Abe’s visit to Pearl Harbor is likely an attempt to reaffirm the U.S.-Japan alliance. A South Korean Ministry of Foreign Affairs official stated that Japan should “make further efforts to reconcile with neighboring countries, based on a correct historical understanding.” Chinese Foreign Ministry spokesperson Hua Chunying stated that the visit is a “smart show” that falls short of “one sincere apology.”

Also, Japanese Defense Minister Tomomi Inada visited Yasukuni Shrine, a shrine which glorifies Japanese war criminals, one day after Abe’s visit to Pearl Harbor. Inada’s visit to Yasukuni Shrine allegedly casts doubts over the sincerity behind Abe’s Pearl Harbor visit.

Kim Jong-un’s New Year Speech

Leon Whyte

On Jan 2, 2017, North Korean leader Kim Jong-un delivered his annual New Year speech in Pyongyang.

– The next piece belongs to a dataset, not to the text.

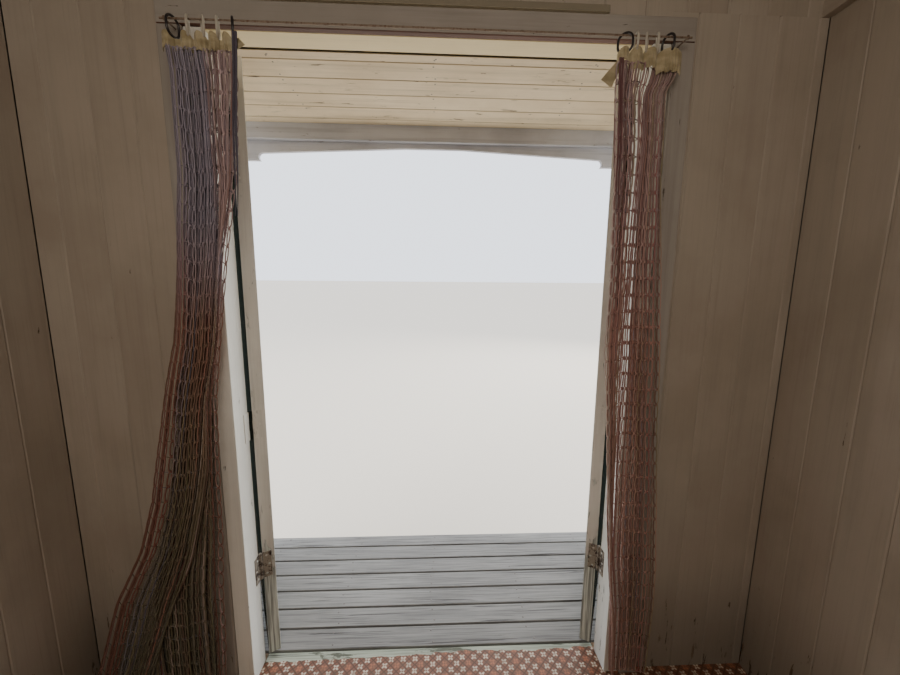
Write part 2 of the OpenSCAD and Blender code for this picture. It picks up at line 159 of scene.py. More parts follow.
class Finish(Nodes):
    """A material in the making, which starts as one colour and takes others in layers.

    Its pattern lies on the object's place. On wood it lies along the grain, and differs from board to board
    by their tone, a number from 0 to 1."""

    def __init__(self, name, colour, wood=False):
        self.material = bpy.data.materials.new(name)
        self.material.use_nodes = True
        super().__init__(self.material.node_tree)
        self.object_place = self.place = self.node("ShaderNodeTexCoord", output="Object")
        if wood:
            self.place, self.tone = self.attribute("fibre", "Vector"), self.attribute("tone")
        self.colour = colour

    def attribute(self, name, output="Fac"):
        return self.node("ShaderNodeAttribute", output=output, attribute_name=name)

    def noise(self, scale, shift=None, detail=3.0, rough=0.5, warp=0.0):
        """Noise from 0 to 1, with this many waves for each metre along X, Y and Z, moved along by shift."""
        scale = scale if hasattr(scale, "__len__") else (scale,) * 3
        place = self.node("ShaderNodeVectorMath", {0: self.place, 1: scale}, operation="MULTIPLY")
        if shift is not None:
            place = self.node("ShaderNodeVectorMath", {0: place, 1: self.vector(shift, shift, shift)},
                              operation="ADD")
        return self.node("ShaderNodeTexNoise", {"Vector": place, "Scale": 1.0, "Detail": detail,
                                                "Roughness": rough, "Distortion": warp})

    def grain(self, along, across, shift, *others):
        """Noise in wood, with this many waves along and across the grain. shift sets layers apart."""
        return self.noise((along, across, across), self.tone * shift, *others)

    def cells(self, scale):
        """0 in the middle of each of the cells that fill the piece, and more toward their edges."""
        return self.node("ShaderNodeTexVoronoi", {"Vector": self.place, "Scale": scale})

    def mix(self, mask, a, b):
        """Colour a where mask is 0 and colour b where it is 1."""
        a, b = [c if isinstance(c, Wire) else (*c, 1) for c in (a, b)]
        return self.node("ShaderNodeMix", {0: mask, 6: a, 7: b}, 2, data_type="RGBA")

    def lay(self, mask, colour):
        """Lays a colour over the ones so far, where mask is 1."""
        self.colour = self.mix(mask, self.colour, colour)

    def done(self, roughness, height=None, depth=0.001, **fixed):
        """Ends the material. height is 0 to 1 and depth is what 1 stands for, in metres."""
        colour = self.colour if isinstance(self.colour, Wire) else (*self.colour, 1)
        sockets = {"Base Color": colour, "Roughness": roughness}
        if height is not None:
            sockets["Normal"] = self.node("ShaderNodeBump", {"Height": height, "Distance": depth}, "Normal")
        sockets.update({key.replace("_", " "): value for key, value in fixed.items()})
        self.feed(self.tree.nodes["Principled BSDF"], sockets)
        return self.material


studio = bpy.data.meshes.new("studio_floor")
studio.from_pydata([(x * FLOOR_HALF, y * FLOOR_HALF, 0) for x, y in ((-1, -1), (1, -1), (1, 1), (-1, 1))], [],
                   [(0, 1, 2, 3)])
studio.materials.append(Finish("studio_floor", (0.80, 0.72, 0.60)).done(0.9))
link("studio_floor", studio)

world = bpy.data.worlds.new("sky")
world.use_nodes = True
Nodes(world.node_tree).feed(world.node_tree.nodes["Background"],
                            {"Color": (*SKY, 1), "Strength": SKY_STRENGTH})
bpy.context.scene.world = world

for name, (place, target, width, watts, colour) in LAMPS.items():
    lamp = bpy.data.lights.new(name, "AREA")
    lamp.size, lamp.energy, lamp.color = width, watts, colour
    aim = (Vector(place) - Vector(target)).to_track_quat("Z", "Y").to_matrix().to_4x4()
    link(name, lamp).matrix_world = Matrix.Translation(place) @ aim

# Pier blocks
# Twelve cast concrete blocks that stand on the ground, grey and rough, with pores and damp feet.
BLOCK_EDGE, WORN_ANGLE, FLAT_ANGLE, SAME_PLACE = 0.006, math.radians(25), math.radians(2), 1e-5


def grained(shape):
    """Gives each solid of a bmesh its own tone, from 0 to 1, and its grain along its longest side.

    The attribute fibre is the place of a point along the grain and across it."""
    tone, fibre = shape.verts.layers.float.new("tone"), shape.verts.layers.float_vector.new("fibre")
    draw = random.Random(len(shape.verts))
    left = set(shape.verts)
    for seed in shape.verts:
        if seed not in left:
            continue
        left.discard(seed)
        solid, at, shade = [seed], 0, draw.random()
        while at < len(solid):
            for e in solid[at].link_edges:
                other = e.other_vert(solid[at])
                if other in left:
                    left.discard(other)
                    solid.append(other)
            at += 1
        points = np.array([v.co for v in solid])
        spread = points - points.mean(0)
        axes = Matrix(np.linalg.eigh(spread.T @ spread)[1].T[::-1].tolist())
        for v in solid:
            v[tone], v[fibre] = shade, axes @ v.co


def mesh_of(name, shape, finish):
    """The mesh of a bmesh, which ends with it."""
    mesh = bpy.data.meshes.new(name)
    shape.to_mesh(mesh)
    shape.free()
    mesh.materials.append(finish)
    return mesh


def shown(piece, body, slot, *replaced):
    """A piece on its body, in place of CAD nodes."""
    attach(piece, body)
    if replaced:
        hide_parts(*replaced)
    return piece


def timbered(name, shape, edge, finish, slot, *replaced, body="hut", segments=2):
    """A piece from a bmesh of closed solids, with their corners worn round, in place of CAD nodes."""
    grained(shape)
    piece = link(name, mesh_of(name, shape, finish))
    bevel = piece.modifiers.new("worn_edges", "BEVEL")
    bevel.width, bevel.segments, bevel.limit_method, bevel.angle_limit = edge, segments, "ANGLE", WORN_ANGLE
    return shown(piece, body, slot, *replaced)


def cad_shape(name):
    """The shape of a CAD node as a bmesh, with its flat faces whole."""
    shape = bmesh.new()
    shape.from_mesh(nodes[name].data)
    bmesh.ops.remove_doubles(shape, verts=shape.verts, dist=SAME_PLACE)
    bmesh.ops.dissolve_limit(shape, angle_limit=FLAT_ANGLE, verts=shape.verts, edges=shape.edges)
    return shape


def softened(name, edge, finish, slot, segments=2):
    """A CAD node's own shape with its corners worn round, in place of the node."""
    return timbered(name + "_finished", cad_shape(name), edge, finish, slot, name, segments=segments,
                    body=nodes[name]["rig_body"])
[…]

A key theme of the speech was the success of the North Korean nuclear program. Kim claimed that North Korea had successfully tested a hydrogen bomb and that North Korea has “entered the final stage of preparation for the test launch of an intercontinental ballistic missile.” Kim’s speech also featured standard rhetoric on developing its socialist economy, but this year's emphasized utilizing science and technology, stating, “the shortcut to implementing the five-year [economic] strategy is to give importance and precedence to science and technology.”

In the speech, Kim also commented on the ongoing political crisis in South Korea related to President Park Geun-hye. Kim characterized the protest movement as “an outburst of pent-up grudge and indignation against the conservative regime that had been resorting to fascist dictatorship, anti-popular policy, sycophantic and traitorous acts and confrontation with their compatriots.” However, he did not directly mention President Park’s role in the scandal or her impeachment.

The debate continues among North Korean watchers about what the speech means, as to Kim’s intentions. Professor John Delury of Yonsei University interpreted the fact that Kim’s speech did not explicitly state that he plans to test an intercontinental ballistic missiles as “putting [the message] out there to get the American attention,” but “leaving room for a negotiation.” Bruce Klingner from the Heritage Foundation presented the opposite view that Kim’s speech signals nothing meaningful and that those analysts and media outlets that try to parse it are being naïve.

Today in History: Dean Acheson’s Speech on the Far East

On Jan 12, 1950, U.S. Secretary of State Dean Acheson delivered a speech titled “Speech on the Far East” at the National Press Club. Acheson outlined his strategy for enhancing U.S. military security in the Asia-Pacific against aggression from the Soviet Union and the People’s Republic of China. In his speech, he stated that “[the] U.S. defense parameter runs along the Aleutians to Japan and then goes to the Ryukyus [...] then it runs from the Ryukyus to the Philippine Islands.” His speech immediately raised questions and caused uproar among Koreans as his defense parameters excluded South Korea and Taiwan. Although Acheson did indicate that the “entire civilized world under the Charter of the United Nations” would defend attacks aimed at other areas of the Asia-Pacific, his speech nonetheless remains controversial. Scholars continue to debate whether Acheson’s speech and the lack of clear U.S. commitment to defend South Korea triggered North Korea’s invasion of the South in June 1950.